WHAT IS ASKED
List each line of the data in which the string "that" appears.

INFORMATION PROVIDED
^^^^

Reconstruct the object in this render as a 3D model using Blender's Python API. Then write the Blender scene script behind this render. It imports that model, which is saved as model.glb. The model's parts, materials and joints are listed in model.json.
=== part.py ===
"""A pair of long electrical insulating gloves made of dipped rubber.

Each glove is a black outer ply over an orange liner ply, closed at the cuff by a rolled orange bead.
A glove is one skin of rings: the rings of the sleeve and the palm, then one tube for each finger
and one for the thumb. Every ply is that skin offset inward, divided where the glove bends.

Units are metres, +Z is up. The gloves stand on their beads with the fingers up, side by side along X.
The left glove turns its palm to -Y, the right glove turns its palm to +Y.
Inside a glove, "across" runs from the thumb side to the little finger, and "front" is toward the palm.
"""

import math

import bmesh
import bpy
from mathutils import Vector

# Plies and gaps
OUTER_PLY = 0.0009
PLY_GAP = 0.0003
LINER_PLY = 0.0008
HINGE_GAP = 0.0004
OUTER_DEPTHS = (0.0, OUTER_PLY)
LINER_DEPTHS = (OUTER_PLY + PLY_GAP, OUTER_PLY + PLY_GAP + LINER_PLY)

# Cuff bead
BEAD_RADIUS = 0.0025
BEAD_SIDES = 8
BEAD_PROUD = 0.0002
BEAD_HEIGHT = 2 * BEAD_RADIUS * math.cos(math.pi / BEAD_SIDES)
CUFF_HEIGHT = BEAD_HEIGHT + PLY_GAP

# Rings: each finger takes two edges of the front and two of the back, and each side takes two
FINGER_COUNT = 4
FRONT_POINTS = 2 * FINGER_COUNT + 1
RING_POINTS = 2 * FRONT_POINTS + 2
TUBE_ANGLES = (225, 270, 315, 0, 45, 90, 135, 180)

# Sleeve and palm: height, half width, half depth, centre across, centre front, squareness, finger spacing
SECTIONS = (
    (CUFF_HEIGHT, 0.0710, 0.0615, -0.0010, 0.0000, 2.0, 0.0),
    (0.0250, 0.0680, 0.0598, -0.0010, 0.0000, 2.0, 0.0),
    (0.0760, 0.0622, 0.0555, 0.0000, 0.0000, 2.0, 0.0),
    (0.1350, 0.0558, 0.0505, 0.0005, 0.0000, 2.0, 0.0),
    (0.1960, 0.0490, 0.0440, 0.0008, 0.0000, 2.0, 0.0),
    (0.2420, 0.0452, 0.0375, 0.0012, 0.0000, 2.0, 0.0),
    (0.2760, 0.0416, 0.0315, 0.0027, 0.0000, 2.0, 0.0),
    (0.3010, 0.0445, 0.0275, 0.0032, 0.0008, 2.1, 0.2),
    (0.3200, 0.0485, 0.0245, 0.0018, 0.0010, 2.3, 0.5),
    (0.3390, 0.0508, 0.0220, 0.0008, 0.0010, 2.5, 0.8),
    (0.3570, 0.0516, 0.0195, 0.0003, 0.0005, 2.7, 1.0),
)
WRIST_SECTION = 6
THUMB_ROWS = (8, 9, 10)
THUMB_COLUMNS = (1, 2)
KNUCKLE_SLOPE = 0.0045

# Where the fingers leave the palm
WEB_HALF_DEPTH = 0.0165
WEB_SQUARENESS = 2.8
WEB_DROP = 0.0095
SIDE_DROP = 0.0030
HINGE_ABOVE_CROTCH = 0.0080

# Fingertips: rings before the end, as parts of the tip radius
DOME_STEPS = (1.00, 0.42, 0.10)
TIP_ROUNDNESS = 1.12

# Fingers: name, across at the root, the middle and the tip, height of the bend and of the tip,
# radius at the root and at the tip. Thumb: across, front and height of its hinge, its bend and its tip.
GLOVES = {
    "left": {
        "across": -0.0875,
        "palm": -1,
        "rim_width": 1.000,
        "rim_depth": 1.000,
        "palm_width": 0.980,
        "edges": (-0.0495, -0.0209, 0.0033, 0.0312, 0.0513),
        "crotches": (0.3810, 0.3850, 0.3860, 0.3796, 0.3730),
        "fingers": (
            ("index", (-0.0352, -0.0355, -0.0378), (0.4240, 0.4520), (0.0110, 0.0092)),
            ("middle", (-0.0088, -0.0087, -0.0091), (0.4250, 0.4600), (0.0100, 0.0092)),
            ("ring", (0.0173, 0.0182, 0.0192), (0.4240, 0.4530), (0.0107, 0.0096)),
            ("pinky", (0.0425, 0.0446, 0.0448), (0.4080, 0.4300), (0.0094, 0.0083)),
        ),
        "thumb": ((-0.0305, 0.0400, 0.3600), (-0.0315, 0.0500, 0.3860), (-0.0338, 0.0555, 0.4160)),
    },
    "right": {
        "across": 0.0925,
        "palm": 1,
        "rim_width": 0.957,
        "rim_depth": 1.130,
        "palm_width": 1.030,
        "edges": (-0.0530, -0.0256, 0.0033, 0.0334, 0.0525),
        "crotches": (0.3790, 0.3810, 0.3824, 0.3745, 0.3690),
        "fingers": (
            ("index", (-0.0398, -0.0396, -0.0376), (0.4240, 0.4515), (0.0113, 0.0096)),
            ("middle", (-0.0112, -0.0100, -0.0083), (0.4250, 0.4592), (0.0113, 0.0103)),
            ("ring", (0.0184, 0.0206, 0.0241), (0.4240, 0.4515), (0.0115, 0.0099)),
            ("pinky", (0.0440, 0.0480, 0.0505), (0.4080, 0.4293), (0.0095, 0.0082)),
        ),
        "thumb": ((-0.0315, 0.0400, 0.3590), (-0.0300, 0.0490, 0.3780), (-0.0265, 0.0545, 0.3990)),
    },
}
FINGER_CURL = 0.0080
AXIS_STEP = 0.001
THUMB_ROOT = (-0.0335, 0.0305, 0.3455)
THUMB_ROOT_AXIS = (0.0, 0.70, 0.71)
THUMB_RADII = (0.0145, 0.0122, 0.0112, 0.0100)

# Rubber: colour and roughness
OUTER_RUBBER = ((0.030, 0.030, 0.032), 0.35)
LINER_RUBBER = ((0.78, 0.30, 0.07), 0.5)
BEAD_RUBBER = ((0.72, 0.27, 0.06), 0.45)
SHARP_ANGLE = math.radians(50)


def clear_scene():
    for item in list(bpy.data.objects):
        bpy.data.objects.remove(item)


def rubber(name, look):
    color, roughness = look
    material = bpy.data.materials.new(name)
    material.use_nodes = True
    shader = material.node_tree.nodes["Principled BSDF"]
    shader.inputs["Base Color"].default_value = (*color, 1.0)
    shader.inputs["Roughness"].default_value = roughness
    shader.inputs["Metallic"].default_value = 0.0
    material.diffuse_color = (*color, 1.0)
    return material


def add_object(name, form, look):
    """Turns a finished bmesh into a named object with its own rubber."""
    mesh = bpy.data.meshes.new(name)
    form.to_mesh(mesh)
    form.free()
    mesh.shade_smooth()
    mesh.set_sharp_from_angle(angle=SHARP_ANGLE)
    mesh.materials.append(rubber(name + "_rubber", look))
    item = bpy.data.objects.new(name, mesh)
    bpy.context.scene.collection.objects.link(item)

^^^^

SOLUTION FOR THIS EXERCISE
Reconstruct the object in this render as a 3D model using Blender's Python API. Then write the Blender scene script behind this render. It imports that model, which is saved as model.glb. The model's parts, materials and joints are listed in model.json.
and one for the thumb. Every ply is that skin offset inward, divided where the glove bends.